My objection to the Lib Dems is mainly based on their stance on Europe, which is where the Tories are hoping to take them down. But the truth is it is all hypocrisy. We are hopelessly enmeshed in the EU now, and none of the main parties would extricate us if they could. And that includes the Tories for all their Daily Mail pleasing rhetoric. The LibDems are just a bit more honest about it.

That's why I should be Prime Minister.

Pft. Rubbish It's quite clear I should take over. I go big plans for this hunk of rock.

Quote: Timbo @ April 18 2010, 1:29 PM BST

But the Tories were in power in the noughties - they just went by the name of New Labour. Capitalism and socialism are irreconcilable, so they became capitalists, just rather inept ones. Under New Labour the gap between the rich and the poor widened and social mobility decreased.

If you want more social mobility you would be better off returning to the old Grammar school system which allowed many working class individuals to escape on the basis of merit. Of course, the 'egalitarian' Labour Party are ideologically opposed despite many of its older supporters having personally benefitted from it.
But I agree that Labour and Tories (plus the Liberals who are inexplicably left out) are pretty much indistinguishable now and have been since the Major administration. A good book on the subject is The triumph of the political class by Peter Obourne.

Quote: Cheesehoven @ April 18 2010, 7:22 PM BST

If you want more social mobility you would be better off returning to the old Grammar school system which allowed many working class individuals to escape on the basis of merit.

I totally agree. The problem with good state schools is that house prices shoot up in that area and therefore only the wealthier children can attend them. Grammmar schools pupils traditionally come from far more diverse backgrounds.

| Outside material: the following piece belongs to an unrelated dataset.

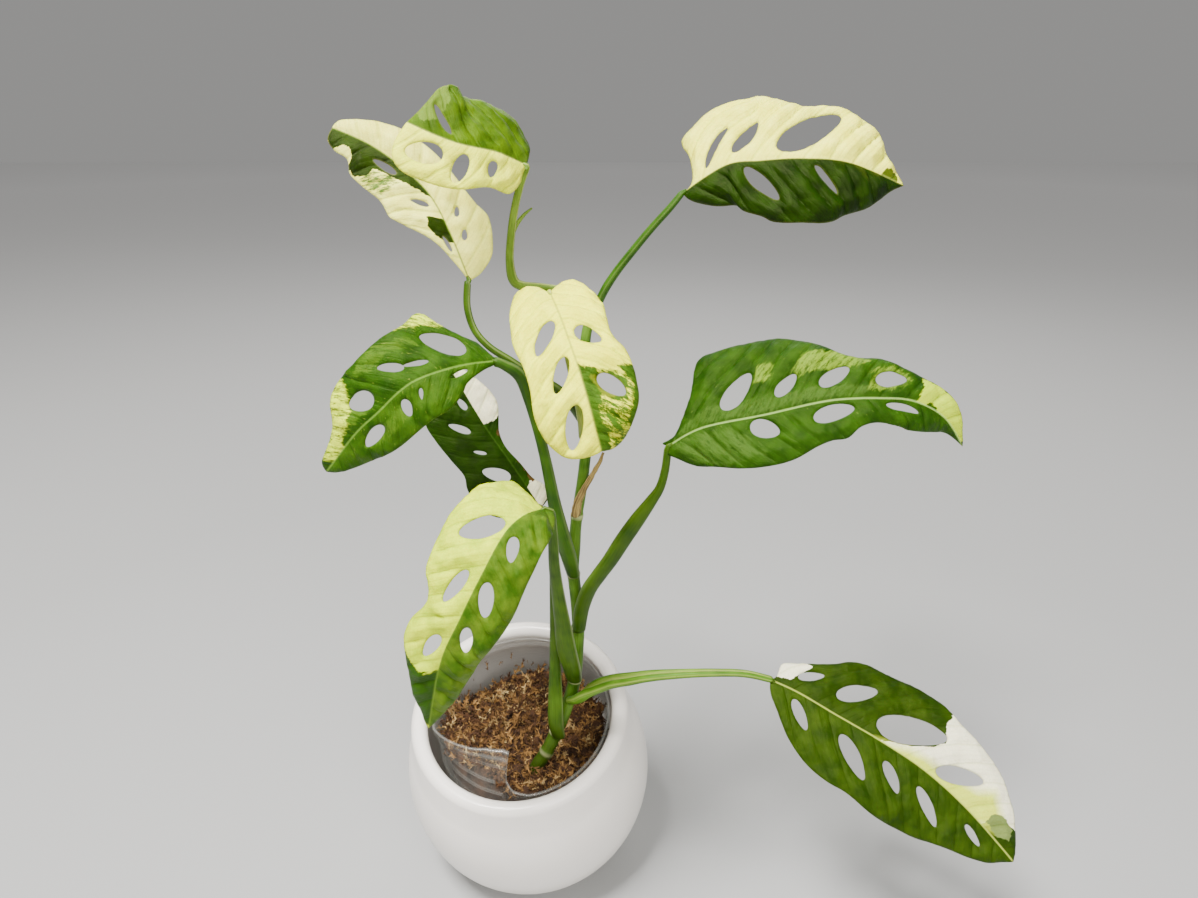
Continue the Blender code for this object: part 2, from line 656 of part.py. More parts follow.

And from a much wider area. The one I attended attracted students who lived everywhere from Reading to Hounslow. Quite a stretch. Certainly no catchment area hassle.

Quote: Cheesehoven @ April 18 2010, 7:22 PM BST

If you want more social mobility you would be better off returning to the old Grammar school system which allowed many working class individuals to escape on the basis of merit. Of course, the 'egalitarian' Labour Party are ideologically opposed despite many of its older supporters having personally benefitted from it.

Having failed to get into a grammar school I am not hugely in favour of that proposition.

Because you failed to get in, or because you have sound other reasoning as to why they're not desirable?

Good reading. http://futurefairforall.org/post/531168235/the-brown-bottom-how-gordon-brown-against-bank-of

Because it is unfair to disadvantage children based on perceptions of their ability at age eleven.

I'm not keen on splitting generations into haves and have nots at the age of 11.

So when? I didn't goto grammar till 6th form and sort of did alright.

Not splitting kids is terribly unfair on the bright who can't afford pubic school.

Vocational training and adult education are not dirty words.

Quite. I Have worked with Oxbridge graduates and people who left school at sixteen and in my experience differences in innate ability are within a fairly narrow range; expectation and opportunity are far more important in shaping people's futures.

It's an imperfect world. It doesn't matter that some kids do badly because they're from a troubled background, or not so smart the result is the same.

Treating everyone is producing a growing generation of unemployable graduates.

Employers will simply look for multiple A passes, hard degrees and literacy tests.

The result is the same. You can't level the playing field. You can offer chances like adult education and none A level entrance to university to allow people to opt back into the system.

Quote: sootyj @ April 18 2010, 8:14 PM BST

So when? I didn't goto grammar till 6th form and sort of did alright.

Not splitting kids is terribly unfair on the bright who can't afford pubic school.

Vocational training and adult education are not dirty words.

If at all, at fourteen would be preferable. But there is no objection to banding children within comprehensives, what is important is that children should not feel that they have been written off and that there is sufficient fluidity in the system for children to be re-evaluated as they develop. That did not happen under the old grammar school/secondary modern dichotomy.

Grammar schools did help a lot of working class children gain opportunities in the fifties and sixties, but by the seventies there was a sense that these new middle classes had pulled the ladder up after them, and that grammar schools were perpetuating rather than overcoming class divides.

Oh and I agree that there should be less emphasis on keeping young people in education and more opportunities for them to seek out self-betterment when they are ready to do so.